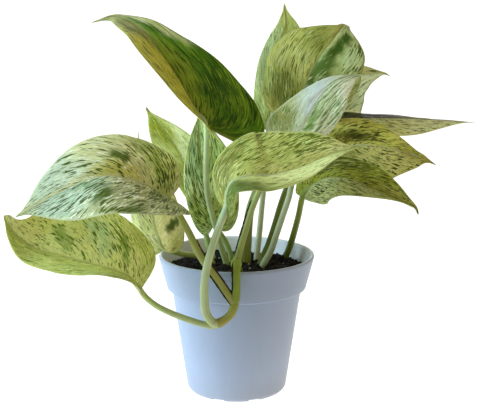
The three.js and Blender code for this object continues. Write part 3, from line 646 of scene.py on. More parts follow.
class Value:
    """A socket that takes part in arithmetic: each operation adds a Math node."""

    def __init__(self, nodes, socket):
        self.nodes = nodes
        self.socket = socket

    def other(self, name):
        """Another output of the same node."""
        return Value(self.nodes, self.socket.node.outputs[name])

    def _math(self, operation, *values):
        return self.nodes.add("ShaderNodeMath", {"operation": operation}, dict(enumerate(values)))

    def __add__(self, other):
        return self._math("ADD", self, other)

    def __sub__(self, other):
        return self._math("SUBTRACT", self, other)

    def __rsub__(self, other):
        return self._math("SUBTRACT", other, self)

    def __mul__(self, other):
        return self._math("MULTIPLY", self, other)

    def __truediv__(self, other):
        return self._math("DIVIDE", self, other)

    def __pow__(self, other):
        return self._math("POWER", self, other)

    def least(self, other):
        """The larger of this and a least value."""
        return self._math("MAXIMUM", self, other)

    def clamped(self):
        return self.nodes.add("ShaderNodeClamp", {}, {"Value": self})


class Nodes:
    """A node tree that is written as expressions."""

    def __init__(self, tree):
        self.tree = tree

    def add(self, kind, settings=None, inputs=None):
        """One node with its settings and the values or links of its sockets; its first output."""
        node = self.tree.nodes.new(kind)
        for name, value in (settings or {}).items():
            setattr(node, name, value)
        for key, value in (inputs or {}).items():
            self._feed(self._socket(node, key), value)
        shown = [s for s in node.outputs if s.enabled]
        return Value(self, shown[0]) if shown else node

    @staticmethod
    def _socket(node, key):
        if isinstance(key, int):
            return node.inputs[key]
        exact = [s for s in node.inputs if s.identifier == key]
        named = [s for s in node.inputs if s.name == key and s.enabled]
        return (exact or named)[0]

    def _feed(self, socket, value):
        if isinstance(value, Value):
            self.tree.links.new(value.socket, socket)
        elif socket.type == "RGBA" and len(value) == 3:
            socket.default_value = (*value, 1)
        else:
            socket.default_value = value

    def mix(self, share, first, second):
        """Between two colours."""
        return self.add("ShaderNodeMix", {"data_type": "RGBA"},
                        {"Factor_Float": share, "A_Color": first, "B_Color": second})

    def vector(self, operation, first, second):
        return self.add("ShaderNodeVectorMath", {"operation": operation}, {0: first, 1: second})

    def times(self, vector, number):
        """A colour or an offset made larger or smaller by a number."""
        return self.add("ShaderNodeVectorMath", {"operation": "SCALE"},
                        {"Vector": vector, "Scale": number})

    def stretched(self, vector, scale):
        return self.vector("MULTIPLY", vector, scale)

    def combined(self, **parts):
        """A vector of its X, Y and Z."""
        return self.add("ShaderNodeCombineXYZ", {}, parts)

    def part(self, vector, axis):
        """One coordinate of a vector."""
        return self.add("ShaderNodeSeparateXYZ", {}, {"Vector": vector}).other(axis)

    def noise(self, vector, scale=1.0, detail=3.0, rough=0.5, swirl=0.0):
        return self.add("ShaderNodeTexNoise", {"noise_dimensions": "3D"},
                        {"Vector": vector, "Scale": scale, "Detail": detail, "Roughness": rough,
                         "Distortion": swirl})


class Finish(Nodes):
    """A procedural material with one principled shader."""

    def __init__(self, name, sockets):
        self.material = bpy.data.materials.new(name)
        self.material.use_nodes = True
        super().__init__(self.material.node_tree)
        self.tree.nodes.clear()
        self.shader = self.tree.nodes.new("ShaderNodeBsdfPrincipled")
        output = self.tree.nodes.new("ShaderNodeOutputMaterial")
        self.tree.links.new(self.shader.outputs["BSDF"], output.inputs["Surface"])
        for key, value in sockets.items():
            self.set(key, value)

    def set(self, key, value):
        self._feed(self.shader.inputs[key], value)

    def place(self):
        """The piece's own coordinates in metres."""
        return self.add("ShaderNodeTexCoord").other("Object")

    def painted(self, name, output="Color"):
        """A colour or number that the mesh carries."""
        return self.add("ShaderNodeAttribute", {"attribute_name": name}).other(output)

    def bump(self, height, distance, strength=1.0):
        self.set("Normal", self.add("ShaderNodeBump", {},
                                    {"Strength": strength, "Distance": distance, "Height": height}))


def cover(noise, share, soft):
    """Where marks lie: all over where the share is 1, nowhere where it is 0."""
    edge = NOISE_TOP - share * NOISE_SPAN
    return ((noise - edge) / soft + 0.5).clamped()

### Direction
Copy out the whole listing exactly as written.

### The solution
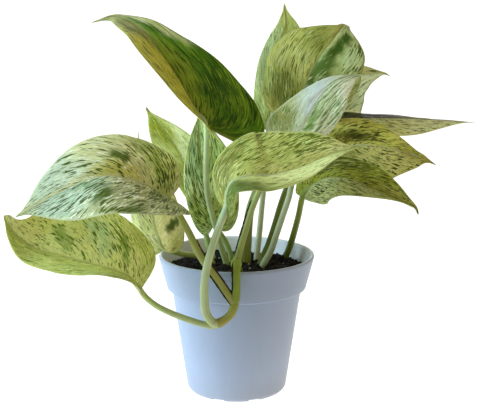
The three.js and Blender code for this object continues. Write part 3, from line 646 of scene.py on. More parts follow.
class Value:
    """A socket that takes part in arithmetic: each operation adds a Math node."""

    def __init__(self, nodes, socket):
        self.nodes = nodes
        self.socket = socket

    def other(self, name):
        """Another output of the same node."""
        return Value(self.nodes, self.socket.node.outputs[name])

    def _math(self, operation, *values):
        return self.nodes.add("ShaderNodeMath", {"operation": operation}, dict(enumerate(values)))

    def __add__(self, other):
        return self._math("ADD", self, other)

    def __sub__(self, other):
        return self._math("SUBTRACT", self, other)

    def __rsub__(self, other):
        return self._math("SUBTRACT", other, self)

    def __mul__(self, other):
        return self._math("MULTIPLY", self, other)

    def __truediv__(self, other):
        return self._math("DIVIDE", self, other)

    def __pow__(self, other):
        return self._math("POWER", self, other)

    def least(self, other):
        """The larger of this and a least value."""
        return self._math("MAXIMUM", self, other)

    def clamped(self):
        return self.nodes.add("ShaderNodeClamp", {}, {"Value": self})


class Nodes:
    """A node tree that is written as expressions."""

    def __init__(self, tree):
        self.tree = tree

    def add(self, kind, settings=None, inputs=None):
        """One node with its settings and the values or links of its sockets; its first output."""
        node = self.tree.nodes.new(kind)
        for name, value in (settings or {}).items():
            setattr(node, name, value)
        for key, value in (inputs or {}).items():
            self._feed(self._socket(node, key), value)
        shown = [s for s in node.outputs if s.enabled]
        return Value(self, shown[0]) if shown else node

    @staticmethod
    def _socket(node, key):
        if isinstance(key, int):
            return node.inputs[key]
        exact = [s for s in node.inputs if s.identifier == key]
        named = [s for s in node.inputs if s.name == key and s.enabled]
        return (exact or named)[0]

    def _feed(self, socket, value):
        if isinstance(value, Value):
            self.tree.links.new(value.socket, socket)
        elif socket.type == "RGBA" and len(value) == 3:
            socket.default_value = (*value, 1)
        else:
            socket.default_value = value

    def mix(self, share, first, second):
        """Between two colours."""
        return self.add("ShaderNodeMix", {"data_type": "RGBA"},
                        {"Factor_Float": share, "A_Color": first, "B_Color": second})

    def vector(self, operation, first, second):
        return self.add("ShaderNodeVectorMath", {"operation": operation}, {0: first, 1: second})

    def times(self, vector, number):
        """A colour or an offset made larger or smaller by a number."""
        return self.add("ShaderNodeVectorMath", {"operation": "SCALE"},
                        {"Vector": vector, "Scale": number})

    def stretched(self, vector, scale):
        return self.vector("MULTIPLY", vector, scale)

    def combined(self, **parts):
        """A vector of its X, Y and Z."""
        return self.add("ShaderNodeCombineXYZ", {}, parts)

    def part(self, vector, axis):
        """One coordinate of a vector."""
        return self.add("ShaderNodeSeparateXYZ", {}, {"Vector": vector}).other(axis)

    def noise(self, vector, scale=1.0, detail=3.0, rough=0.5, swirl=0.0):
        return self.add("ShaderNodeTexNoise", {"noise_dimensions": "3D"},
                        {"Vector": vector, "Scale": scale, "Detail": detail, "Roughness": rough,
                         "Distortion": swirl})


class Finish(Nodes):
    """A procedural material with one principled shader."""

    def __init__(self, name, sockets):
        self.material = bpy.data.materials.new(name)
        self.material.use_nodes = True
        super().__init__(self.material.node_tree)
        self.tree.nodes.clear()
        self.shader = self.tree.nodes.new("ShaderNodeBsdfPrincipled")
        output = self.tree.nodes.new("ShaderNodeOutputMaterial")
        self.tree.links.new(self.shader.outputs["BSDF"], output.inputs["Surface"])
        for key, value in sockets.items():
            self.set(key, value)

    def set(self, key, value):
        self._feed(self.shader.inputs[key], value)

    def place(self):
        """The piece's own coordinates in metres."""
        return self.add("ShaderNodeTexCoord").other("Object")

    def painted(self, name, output="Color"):
        """A colour or number that the mesh carries."""
        return self.add("ShaderNodeAttribute", {"attribute_name": name}).other(output)

    def bump(self, height, distance, strength=1.0):
        self.set("Normal", self.add("ShaderNodeBump", {},
                                    {"Strength": strength, "Distance": distance, "Height": height}))


def cover(noise, share, soft):
    """Where marks lie: all over where the share is 1, nowhere where it is 0."""
    edge = NOISE_TOP - share * NOISE_SPAN
    return ((noise - edge) / soft + 0.5).clamped()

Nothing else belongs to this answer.